ON SEPTEMBER 20, 2004, The John Templeton Foundation announced the winners of its "Power Of Purpose" essay contest.

The Templeton Foundation's prizes have been called the "Nobel Prize for Religious Research"—not to indicate any formal connection to the Nobel Foundation, but to suggest a comparable level of prestige in a different field. (For instance, Mother Teresa received a Templeton Prize for Progress in Religion six years before she received her Nobel Peace Prize.)

So when the Foundation announced a contest for the most inspiring essay on life's purpose, with all the prestige of the Templeton name and a half a million dollars in cash awards, they attracted a lot of attention. 7,351 essays were submitted from 97 countries. The blue-ribbon panel of judges (including Purpose-Driven Life author Rick Warren) would judge the essays on their merits alone, without knowing who the authors were: professional writers, religious leaders, and complete unknowns were all on a level playing field.

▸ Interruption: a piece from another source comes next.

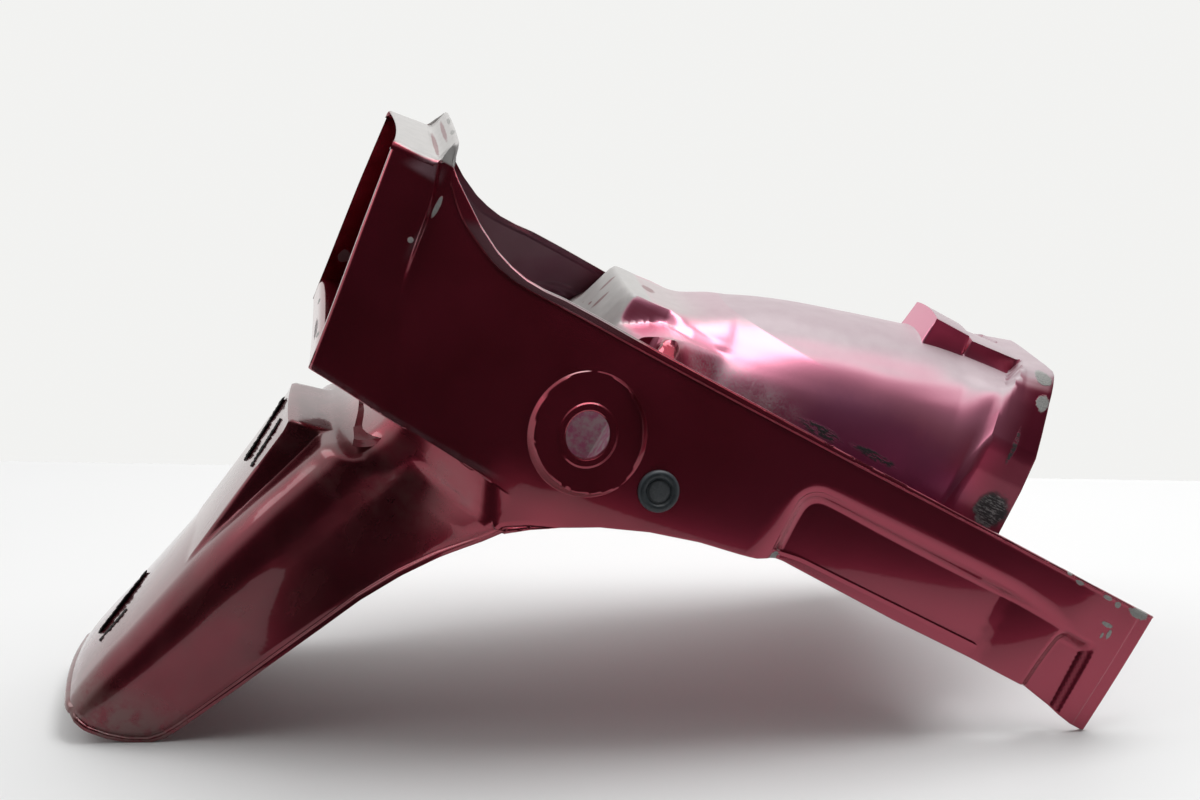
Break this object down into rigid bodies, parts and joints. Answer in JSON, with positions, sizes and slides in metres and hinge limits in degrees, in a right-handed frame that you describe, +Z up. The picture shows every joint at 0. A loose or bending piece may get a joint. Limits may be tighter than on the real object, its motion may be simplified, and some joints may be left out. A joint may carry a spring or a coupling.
{
  "type": "motorcycle rear fender",
  "caption": "Moulded and painted rear fender with mudflap, tail-lamp box, inner wheel arch and forward side arms.",
  "frame": {"origin": "middle of the footprint, on the floor that the fender rests on", "axes": "+X to the front of the motorcycle, towards the tips of the side arms, +Y to its left, +Z up, as it rests on the mudflap and the arm tips"},
  "size_m": [0.7571, 0.3058, 0.4162],
  "materials": {
    "painted_shell": "candy burgundy lacquer, worn and scratched",
    "plug_rubber": "satin",
    "foam_tape": "torn, matt"
  },
  "bodies": {
    "root": {"fender_shell": "painted_shell", "hole_plug_right": "plug_rubber", "hole_plug_left": "plug_rubber", "foam_tape_upper": "foam_tape", "foam_tape_lower": "foam_tape"}
  },
  "joints": []
}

When the winners were announced, the Templeton Foundation took out full-pages ads in major newspapers and magazines to announce ten winners of $10,000 each; four winners of $25,000 each; four winners of $50,000 each; and one Grand Prize Winner of $100,000. The Grand Prize Winner was a man who had never written a book, never published an article in a major journal, never sought or found national fame of any kind: a man who had spent his life searching for answers to the spiritual questions that had plagued him since his youth. The man's name was Augie Turak. The essay was entitled "Brother John."